Mis manos huelen a romero y ruda
Mis manos huelen a romero y ruda y entra la luz de tarde por la ventana. Se filtra por unas cortinas blancas, casi transparentes, golpeando con esa determinación que tiene cuando ya se está despidiendo.
Por la misma ventana se abren las flores del guayacán de Manizales, Lafoensia speciosa. Parecen vulvas expectorantes o seres carnívoros con muchas lenguas y se ven felices, recibiendo el sol en cada una de sus puntas.
A mí no me da el sol; para escribir cerré las cortinas y sólo pega en las hojas desparramadas por el escritorio con ideas que no concluyen pero que he aprendido a querer así. En otro momento del tiempo, que ya ni siquiera sé si se pueda llamar “luego”, se tejerán de repente entre ellas y formarán algo coherente, o al menos serán su propia forma de vida, libre e independiente de mi.
Sí, tal vez a mi no me parezca coherente lo que generen entre sí. No importa. Son como óvulos esperando aún su momento de ser fecundados, y cuando lo sean crecerán cada vez más hasta salir de mi cuerpo y existir totalmente aparte. Así yo piense que los creé y los controlo, se volverán adolescentes y me ridiculizarán, me harán dar tres vueltas sobre mí misma y ya no sabré ni dónde estoy ni quiénes son ellos.
Lo mejor es dejarlos salir por la puerta de la casa cuando sea el momento y que vivan su propia vida. Vida de libros, de películas, de cuadros. Vida de seres separados de mí, como esas flores de guayacán, que a la vez están en mí, como esas flores de guayacán.
Esta mañana me sentía agobiada por el camino que ha tomado uno de mis retoños descarriados, que ya está muy grandecito como para que le ande yo diciendo qué hacer.
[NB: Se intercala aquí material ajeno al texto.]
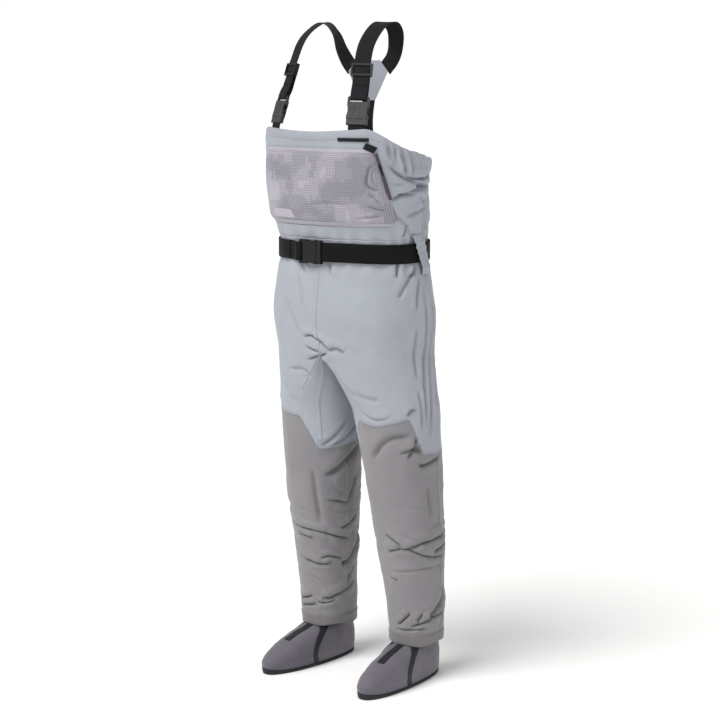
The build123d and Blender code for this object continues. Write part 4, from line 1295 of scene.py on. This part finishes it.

Estaba igual tratando de amoldarlo, de meterlo en una casilla más aceptable en términos de la sociedad que lo espera allá afuera y de lo que esperan de él como arte, pero nada funcionaba. Rebelde, se salía por las grietas, derritiendo el computador y todo lo sólido que lo rodeaba, hasta que me pareció que me estaba yo ahogando en mis propias aguas.
Entonces fui a la cocina a ver qué podía actuar de salvavidas: chocolate? Té? Almorzar? Muy temprano…
Me miraban el romero y la ruda desde la mesita que da contra la ventana, y como esta estaba abierta, parecían llamarme al moverse con el viento. Fui hacia ellas.
Les toqué sus hojitas. El romero, desde hace unos días, está llenísimo de una resina blanca. No sé por qué. Parece que le hace falta lluvia, de esas torrenciales que están cayendo en la ciudad. Lo tengo en la cocina para que me acompañe y proteja la entrada, como la ruda. Me pareció egoísta de mi parte, tenerlo ahí encerrado cuando tiene terraza para darse un buen baño. Lo llevé a la terraza.
No me había dado cuenta aún, pero estaba más tranquila respecto a mi progenie, ya no pensaba tanto en la necesidad absoluta de su futuro prometedor.
Antes de volver a la cocina, toqué sus hojitas en despedida y me las llevé a la nariz. Me cuesta describir lo que pasó. Cada poro de mi cuerpo se abrió a recibir ese olor que ya no estaba afuera sino adentro mío, como si saliera de mí, recordándome lo que yo era.
De vuelta a la cocina acaricié la ruda: a ti no te llevo a la terraza, que al menos alguno de ustedes dos me proteja la entrada de la casa. Me sentí un poco mal diciéndoselo, porque sé que sus otras dos hermanas, compradas el mismo día, están mucho más frondosas y coquetas afuera. Aún así…
Últimamente, antes de salir, le cojo unas hojitas y las llevo en el bolsillo cuando tengo que hacer cosas difíciles, y me parece que se vuelven más fáciles.
Le acaricié sus hojitas y se me pararon todos los vellos del brazo con su olor: era como si todo lo que estaba necesitando estuviera en esas dos plantas. Traté de racionalizarlo y rápidamente me aburrí de intentarlo. Me llevé las manos de nuevo a la nariz y en todo el camino hacia el escritorio no hacía sino olerlas de nuevo; de tantas veces que las había olido, era la primera vez. No sólo las descubría a ellas, sino a mi.
Ahora que escribo me interrumpo seguido para volver a oler y asegurarme de que sigue ahí. Se va disolviendo. Como todo. Como la ansiedad misma, que a veces parece angustia de lo honda que es, buscando controlar las salidas profesionales de los retoños que acabaron el colegio. Es difícil verlos crecer. Pero parece que el romero y la ruda me ayudan a hacerlo.